RSF has also voiced concerns that journalists' homes and offices could also be searched following a prosecutor's order under Article 24 complaints.

"The problem is the possible consequences of this article", RSF spokesperson, Pauline Ades-Mevel, told Euronews.

"The prosecutor could seek evidence in the journalists' emails or background and we need clarity of this.

"The bill as it stands now is not the best solution to prevent the police being threatened."

The organisation has called for clear guarantees that the proposed law would not enable police to arrest journalists while filming or prevent the media from publishing or broadcasting images of police officers.


France’s independent “defender of rights”, Claire Hédon, has also said the legislation could pose “considerable risks” on information freedom and privacy.

Journalists' unions and associations gathered on Tuesday, outside the Assemblée Nationale in Paris to demonstrate against the proposed amendment.

'This could contribute to a culture of impunity'

A French government spokesperson has stated that the new amendment is "obviously not a ban on filming and broadcasting police officers during demonstrations or interventions".

French law and order forces were widely criticised for their use of rubber bullets, water cannons, and tear gas during 'gilets jaunes' demonstrations last year.

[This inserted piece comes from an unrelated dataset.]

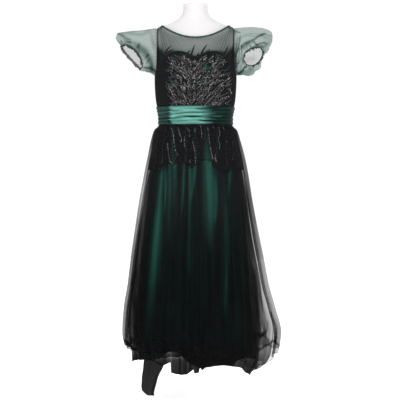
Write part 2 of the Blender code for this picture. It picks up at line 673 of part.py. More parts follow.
def add_zip(grids, cloth, metal):
    """The centre-back zip with its slider, and the pull tab that swings on the slider."""
    middle = grids["back"][0][:, HALF_COLUMNS // 2]
    line = np.repeat(middle[:, None], 2, axis=1)
    line[:, :, 0] = (-ZIP_HALF_WIDTH, ZIP_HALF_WIDTH)
    out = surface_normals(line, closed=False)
    cloth_wall("back_zip", line + 0.0002 * out, line - WALL * out, cloth)

    down = (middle[-2] - middle[-1]) / np.linalg.norm(middle[-2] - middle[-1])
    right = np.array([1, 0, 0])
    off = np.cross(right, down)
    centre = (middle[-1] + SLIDER_BELOW_TOP * down) * (0, 1, 1)

    def plate(name, outline, low, high, origin):
        flat = np.array(outline) / 1000
        across = flat[:, :1] * right + flat[:, 1:] * down + centre
        count = len(outline)
        points = np.vstack([across + low / 1000 * off, across + high / 1000 * off])
        ring = np.arange(count)
        after = (ring + 1) % count
        sides = np.stack([ring, after, after + count, ring + count], axis=1)
        faces = [ring[::-1].tolist(), (ring + count).tolist(), *sides.tolist()]
        return add_object(name, points, faces, metal, origin)

    slider = [(-3, -5), (3, -5), (3, 8.5), (2.2, 8.5), (2.2, 5), (-2.2, 5), (-2.2, 8.5), (-3, 8.5)]
    pull = [(-1.8, 5.7), (1.8, 5.7), (1.8, 9.2), (2.5, 9.8), (2.5, 26.5), (1.3, 28),
            (-1.3, 28), (-2.5, 26.5), (-2.5, 9.8), (-1.8, 9.2)]
    hinge = centre + PULL_HINGE * down + PULL_HEIGHT * off
    half_pull = 0.6
    plate("zip_slider", slider, 0.5, 3.3, centre)
    plate("zip_pull", pull, 1000 * PULL_HEIGHT - half_pull, 1000 * PULL_HEIGHT + half_pull, hinge)


def capped_rings(name, rings, material):
    """A closed body through level rings of points, with a flat cap at each end."""
    count, sides = rings.shape[:2]
    index = np.arange(count * sides).reshape(count, sides)
    after = np.roll(index, -1, axis=1)
    walls = np.stack([index[:-1], after[:-1], after[1:], index[1:]], axis=-1).reshape(-1, 4)
    faces = [*walls.tolist(), index[0][::-1].tolist(), index[-1].tolist()]
    return add_object(name, rings.reshape(-1, 3), faces, material)


def add_form(shell, steel, base):
    """The limbless form, the pole that carries it, and the round base."""
    angle = 2 * np.pi * np.arange(FORM_SIDES) / FORM_SIDES
    power = 2 / FORM["roundness"][:, None]
    x = FORM["half"][:, None] * signed_power(np.cos(angle), power)
    y = FORM["centre"][:, None] + FORM["depth"][:, None] * signed_power(np.sin(angle), power)
    z = FORM["z"][:, None] + 0 * angle
    capped_rings("form_torso", np.stack([x, y, z], axis=-1), shell)

    def turned(name, profile, sides, material):
        radius, level = np.array(profile).T
        around = 2 * np.pi * np.arange(sides) / sides
        ring_x = radius[:, None] * np.cos(around)
        ring_y = radius[:, None] * np.sin(around)
        capped_rings(name, np.stack([ring_x, ring_y, level[:, None] + 0 * around], axis=-1), material)

    pole = [(POLE_RADIUS, BOSS_TOP + SEAM_GAP), (POLE_RADIUS, FORM_BOTTOM - SEAM_GAP)]
    turned("stand_pole", pole, 20, steel)
    turned("stand_base", [
        (BASE_RADIUS, 0), (BASE_RADIUS, BASE_THICKNESS - 0.003), (BASE_RADIUS - 0.003, BASE_THICKNESS),
        (0.030, BASE_THICKNESS + 0.004), (0.022, BASE_THICKNESS + 0.010), (0.020, BOSS_TOP),
    ], 36, base)


def build_dress():
    """The whole object, from the stand outwards."""
    for old in list(bpy.data.objects):
        bpy.data.objects.remove(old)

    shell = finish_from_srgb("form_white", 240, 239, 240, 0.55)
    steel = finish_from_srgb("pole_white", 226, 226, 228, 0.35)
    base = finish_from_srgb("base_white", 232, 232, 234, 0.45)
    net = finish_from_srgb("black_net", 30, 32, 32, 0.75, alpha=0.85)
    lining = finish_from_srgb("green_lining", 20, 52, 46, 0.45)
    binding = finish_from_srgb("binding_green", 22, 44, 40, 0.50)
    organza = finish_from_srgb("organza", 120, 140, 134, 0.55, alpha=0.60)
    cuff = finish_from_srgb("cuff_edge", 28, 48, 44, 0.60)
    satin = finish_from_srgb("emerald_satin", 16, 66, 56, 0.30)
    tulle = finish_from_srgb("black_tulle", 34, 33, 34, 0.80, alpha=0.55)
    lace = finish_from_srgb("black_lace", 34, 36, 37, 0.70, alpha=0.85)
    zip_tape = finish_from_srgb("zip_tape", 18, 20, 20, 0.60)
    metal = finish_from_srgb("zip_metal", 60, 62, 64, 0.35, metallic=1.0)

    add_form(shell, steel, base)
    grids = add_bodice(net, lining)
    add_neck_binding(grids, binding)
    add_sleeve("left", -1, LEFT_SLEEVE, grids, organza, cuff)
    add_sleeve("right", 1, RIGHT_SLEEVE, grids, organza, cuff)
    add_sash(grids, satin)
    add_zip(grids, zip_tape, metal)

    gathered = (1.177, 1.165, 1.146, 1.100, 1.030)
    over = skirt_grid(over_reach, OVER_HEM, 20, gathered + (0.950,), (0, 0.12, 0.35, 0.66), 0.4)
    add_skirt_layer("tulle_over", over, tulle)
    peplum = skirt_grid(peplum_reach, PEPLUM_HEM, 12, gathered[:4], (0, 0.5), 1.1)
    add_skirt_layer("peplum", peplum, lace)
    under = skirt_grid(under_reach, UNDER_HEM, 14, gathered, (0, 0.09, 0.38), 2.3)
    under_walls = add_skirt_layer("tulle_under", under, tulle)
    add_hem_tail(*under_walls, tulle)
    satin_skirt = skirt_grid(satin_reach, SATIN_HEM, 14, gathered, (0, 0.45), 3.0)
    add_skirt_layer("satin_skirt", satin_skirt, satin)


build_dress()
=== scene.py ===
# %% [markdown]
# A floor-length evening dress on a limbless dress form.
#
# The dress is a stack of very different cloths: a sheer net yoke, a satin underbodice, lace
# fronds with beads, a pleated sash, a satin skirt and two skirts of tulle. Each one below is a
# surface worked out with numpy from the same outline, so that the layers follow each other.
# The script first loads the solid model, which fixes every size, and then dresses it.

import bmesh
import bpy
import numpy as np
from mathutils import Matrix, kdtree


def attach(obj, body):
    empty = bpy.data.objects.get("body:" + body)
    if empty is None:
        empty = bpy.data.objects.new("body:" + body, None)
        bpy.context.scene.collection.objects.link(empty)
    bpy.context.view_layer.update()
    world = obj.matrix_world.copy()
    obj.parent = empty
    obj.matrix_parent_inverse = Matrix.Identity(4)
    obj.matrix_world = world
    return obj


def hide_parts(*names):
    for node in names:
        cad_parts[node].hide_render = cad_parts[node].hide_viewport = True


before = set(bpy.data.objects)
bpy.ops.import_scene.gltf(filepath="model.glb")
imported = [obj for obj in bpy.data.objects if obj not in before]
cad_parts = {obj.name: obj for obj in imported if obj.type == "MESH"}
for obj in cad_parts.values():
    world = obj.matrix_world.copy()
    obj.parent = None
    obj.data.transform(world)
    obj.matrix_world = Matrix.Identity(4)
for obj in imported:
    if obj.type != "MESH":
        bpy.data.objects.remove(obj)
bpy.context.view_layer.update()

# %% [markdown]
# Tables hold the outline. A smooth curve runs through the rows of a table: a monotone cubic
# never swings past its rows, which keeps a waist a waist and a hem a hem. A plain cubic spline
# would be simpler to call, but it bulges between rows that lie far apart.

# %% Read an outline from a table
def table(columns, *rows):
    """One array for each named column, sorted by the first."""
    values = np.array(sorted(rows))
    return dict(zip(columns.split(), values.T))


def smooth_curve(places, knots, values):
    """Monotone cubic: Hermite pieces whose slopes are harmonic means of the slopes beside them."""
    step = np.diff(knots)
    slope = np.diff(values) / step
    before, after = slope[:-1], slope[1:]
    total = np.where(before + after == 0, 1, before + after)
    inner = np.where(before * after > 0, 2 * before * after / total, 0)
    tangent = np.concatenate([slope[:1], inner, slope[-1:]])
    place = np.clip(places, knots[0], knots[-1])
    index = np.clip(np.searchsorted(knots, place, side="right") - 1, 0, len(step) - 1)
    t = (place - knots[index]) / step[index]
    start = values[index] * (1 + 2 * t) * (1 - t) ** 2 + tangent[index] * step[index] * t * (1 - t) ** 2
    end = values[index + 1] * t * t * (3 - 2 * t) + tangent[index + 1] * step[index] * t * t * (t - 1)
    return start + end


def read(data, column, places):
    """A table's column at the given places of its first column."""
    return smooth_curve(np.asarray(places, dtype=float), next(iter(data.values())), data[column])


def signed_power(value, power):
    """The value's size raised to a power, with its sign kept."""
    return np.sign(value) * np.abs(value) ** power


def smooth_step(value, low, high):
    """0 below low, 1 above high, and an S-shaped rise between them."""
    t = np.clip((value - low) / (high - low), 0, 1)
    return t * t * (3 - 2 * t)


# %% [markdown]
# Cloth is never regular. Cosines of whole-number frequencies with seeded phases add up to a
# noise that closes on itself around a ring, which a plain noise texture doesn't do.

# %% Noise around a ring
def ring_noise(turn, seed, low, high, terms=14):
    """Sum of cosines of random whole frequencies from low to high, scaled to about -1 to 1."""
    random = np.random.default_rng(seed)
    frequency = random.integers(low, high + 1, terms)
    phase = random.uniform(0, 2 * np.pi, terms)
    weight = random.uniform(0.5, 1, terms)
    total = sum(w * np.cos(2 * np.pi * f * turn + p) for f, p, w in zip(frequency, phase, weight))
    return total / np.sqrt(np.sum(weight ** 2) * 2)


def gathers(turn, count, seed, drift=0.0):
    """Folds with round crests and narrow valleys, whose spacing wanders.

    The phase is count times the turn, plus noise and a drift, and the fold is its cosine with
    half as much of the second harmonic turned against it.
    """
    phase = 2 * np.pi * (count * turn + 0.45 * ring_noise(turn, seed, 2, max(3, count // 3)) + drift)
    return (np.cos(phase) - 0.25 * np.cos(2 * phase)) / 1.1


# %% [markdown]
# A grid of points becomes a mesh of four-sided faces. The helper also turns the faces outward,
# lays a UV map over the grid, and stores named values on the points, which materials read. The
# values are how a cloth tells its material where it is dense: an attribute follows the cloth.

# %% Turn a grid into a mesh
def unit(vectors):
    """The same vectors at length 1."""
    return vectors / np.maximum(np.linalg.norm(vectors, axis=-1, keepdims=True), 1e-12)


def surface_normals(points, wrap):
    """Unit normals: the way along the rows crossed with the way along the columns."""
    down = np.gradient(points, axis=0)
    if wrap:
        along = np.roll(points, -1, axis=1) - np.roll(points, 1, axis=1)
    else:
        along = np.gradient(points, axis=1)
    return unit(np.cross(down, along))


def outward_normals(points, wrap, away=None):
    """Unit normals turned away from the upright axis, or the way that is given."""
    normal = surface_normals(points, wrap)
    return normal * np.sign(np.sum(normal * (points * (1, 1, 0) if away is None else away)))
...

Earlier this year, a 42-year-old French delivery driver Cedric Chouviat died after he was arrested by police in Paris, and video footage taken on the scene has become a key part of the ongoing investigation.


Lawyer William Bourdon, who represents the family of Cedric Chouviat, said Article 24 will prevent victims of police abuse from "establishing the truth".

"It will suffocate truth and it will suffocate access to justice," Bourdon told Euronews.

"You imagine if such law was proposed in other European countries or the US, it's clear that citizens and reporters have always had the ability to take videos of these instances."

Human rights groups have also argued that Article 24 would cover up instances of police brutality and threaten citizen's ability to inform.

"If such a law were to enter into force as it stands, it would constitute a serious violation of the right to information, to respect for private life, and to freedom of peaceful assembly, three conditions which are nevertheless essential to the right to freedom of expression," said Amnesty France.


"This could contribute to a culture of impunity which ultimately damages the image of the police and contributes to undermining the necessary bond of trust between the police and the population."

The President of Amnesty International France, Cecile Coudriou, told Euronews that the law could have a "chilling effect" on citizens and prevent them from coming forward with evidence.

"We are confident that we can raise awareness among the population but also among members of Parliament before they start the debate."

Article 24 must pass through both the French Parliament Assemblée Nationale and the Senate before becoming law.

Parliamentary debates are scheduled to continue until the end of the week.